CPF payouts might cover only basic living costs. Without additional income sources, your financial flexibility could be limited.

What you can do:

Explore other savings options such as private retirement plans, annuities, or investments in shares and bonds. Consider topping up your CPF or contributing to the Supplementary Retirement Schemes (SRS). Stay updated on CPF rules and understand when and how you can access your funds.


4. Not Accounting for Inflation

A common oversight in retirement planning is failing to account for the rising cost of living. What seems like a comfortable sum now may not be enough in the future.

Why this matters:

Inflation gradually reduces the value of your savings. A fixed income in retirement may not keep up with rising prices.

How to protect yourself:

Invest in products that offer growth potential, such as diversified retirement funds. Ensure your retirement target includes a buffer for inflation.
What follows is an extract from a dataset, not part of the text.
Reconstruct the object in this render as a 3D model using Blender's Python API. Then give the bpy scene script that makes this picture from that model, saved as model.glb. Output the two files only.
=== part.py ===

Reassess your retirement plan regularly to adjust for economic changes.  
 

Retirement planning



5. Overspending in Early Retirement

Some retirees spend too freely in the early years of retirement, not considering that their savings need to last for several decades.


Why this is dangerous:

Emergencies or rising healthcare costs can quickly eat into your savings. There is a real risk of running out of money later in life.

How to avoid this:
  • Create a spending plan and stick to it throughout your retirement. 
  • Maintain an emergency fund for unexpected situations.
  • Avoiding these common retirement planning mistakes can make a big difference to your financial stability in later years. Taking small but consistent steps now can lead to a much more secure and comfortable retirement.